The solution is the tried and trusted withholding tax model. From 1 July, 2016, the non-resident capital gains tax withholding tax (“NCGTWHT”) is an obligation on the buyer (statistically likely to be a resident) to pay a non-final withholding tax to cover capital gains tax (likely to be) owing by the non-resident seller.

The NCGTWHT broadly applies as a non-final tax on sales of land worth more than $750,000 (from 1 July 2017, was $2m from 1 July 2016 to 30 June 2017).
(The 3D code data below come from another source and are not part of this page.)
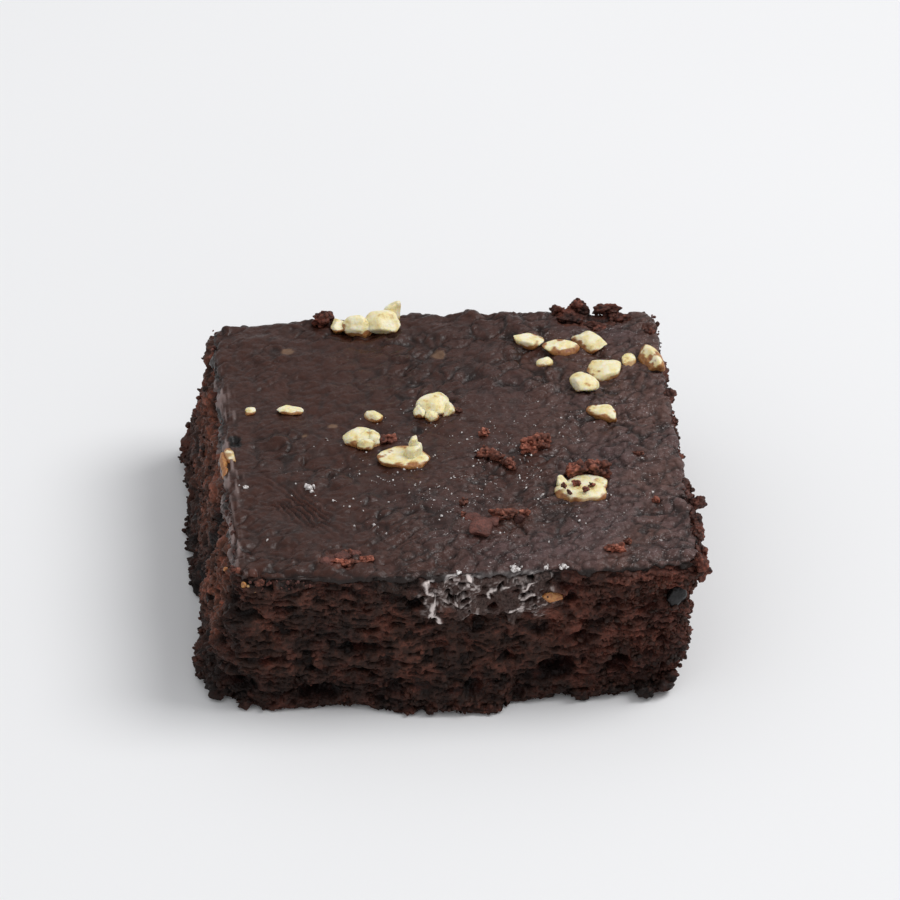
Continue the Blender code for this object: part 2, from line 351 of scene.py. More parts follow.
crumbLook = {
    # the darkest colour is painted shade for pits, slits and the gaps between grains; crest is paler
    "paintedPitShade": (0.0040, 0.0017, 0.0013),
    "shade": (0.0165, 0.0070, 0.0048),
    "face": (0.0330, 0.0138, 0.0090),
    "crest": (0.0500, 0.0205, 0.0135),
    "red": (0.0780, 0.0200, 0.0140),
    # how much lighter the left side is painted, as painted light
    "paintedLeftLight": (2.25, 2.05, 1.85),
    # dim darkens the colour where a piece's dim mark says: painted shade low on the sides, under the skin's
    # edge and at the front left corner, and on the grains and lumps near the foot
    "dim": (0.52, 0.52, 0.52),
    # the glaze's grey is partly painted sheen, and the white partly painted highlights
    "glazeAndSheen": (0.072, 0.046, 0.040),
    "white": (0.74, 0.65, 0.62),
    "moist": (0.62, 0.64, 0.66),
    "dry": (1.35, 1.26, 1.20),
    "roughness": (0.40, 0.75),
    "gloss": 0.21,
}
looseLook = dict(
    crumbLook,
    paintedPitShade=(0.016, 0.0055, 0.0036),
    shade=(0.085, 0.0290, 0.0190),
    face=(0.190, 0.0680, 0.0450),
    crest=(0.330, 0.135, 0.094),
    red=(0.18, 0.040, 0.022),
    dim=(0.34, 0.32, 0.34),
)
flakeLook = dict(
    crumbLook,
    paintedPitShade=(0.022, 0.0085, 0.0066),
    shade=(0.066, 0.0240, 0.0190),
    face=(0.090, 0.0365, 0.0300),
    crest=(0.120, 0.052, 0.043),
    red=(0.07, 0.022, 0.016),
)


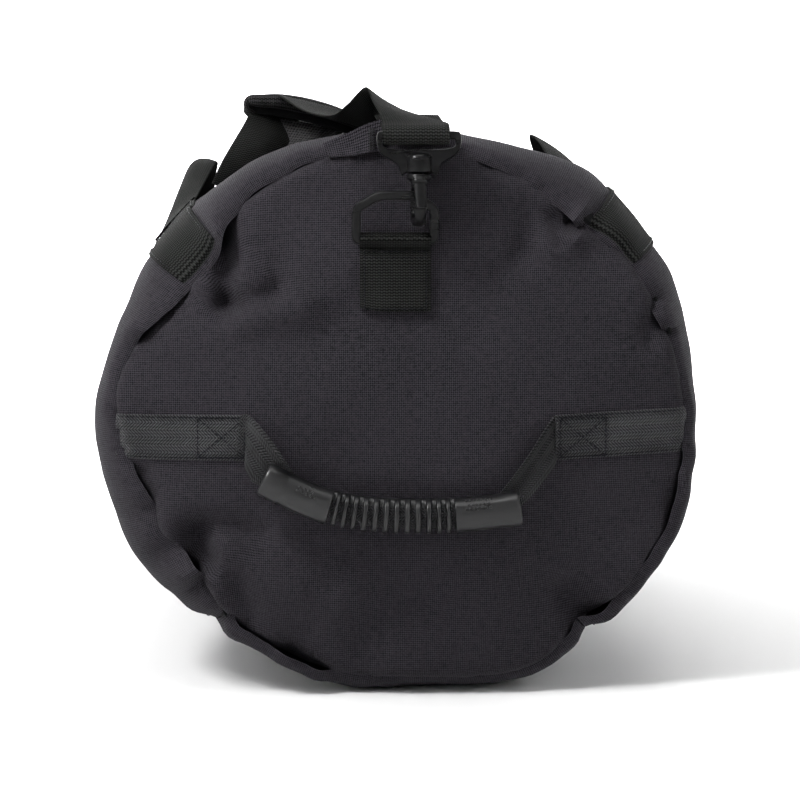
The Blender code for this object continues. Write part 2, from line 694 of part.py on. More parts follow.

If the buyer does not receive an ATO clearance certificate from the seller then the buyer must withhold 12.5% (from 1 July 2017, was 10% from 1 July 2016 to 30 June 2017) of the value of the property (so 12.5% of the price for the land if it is an arms length sale, 12.5% of the “first element of the cost base” of the land to the acquirer if a CGT market value substitution rule applies in a non-arms length transaction).

Where an Australian seller will be caught out too – a non-final 12.5% tax

It is of no consequence that the seller is, or might be, an Australian resident/tax resident and the buyer is assured of this. There is no “reason to believe the seller is an Australian resident” exception for sales of freehold interests in land. Even the seller could be wrong – tax residence can a vexed question which is frequently litigated in tax cases.

The liability to the ATO is on the buyer unless the seller can obtain and provide a clearance certificate from the ATO to the buyer no later than settlement of the land sale so, if the seller does not return and pay the CGT on the seller for the sale, the NCGTWHT paid by the buyer on the seller’s behalf won’t be refunded.

Template contracts for the sale of land across Australia have been hastily adjusted to include conditions confirming that, where the land is worth more than $750,000:

  • the buyer can contractually withhold the NCGTWHT from the price if the clearance certificate is not provided; and
  • the seller can be assured that the NCGTWHT will be paid immediately by the buyer to the ATO to the credit of the seller.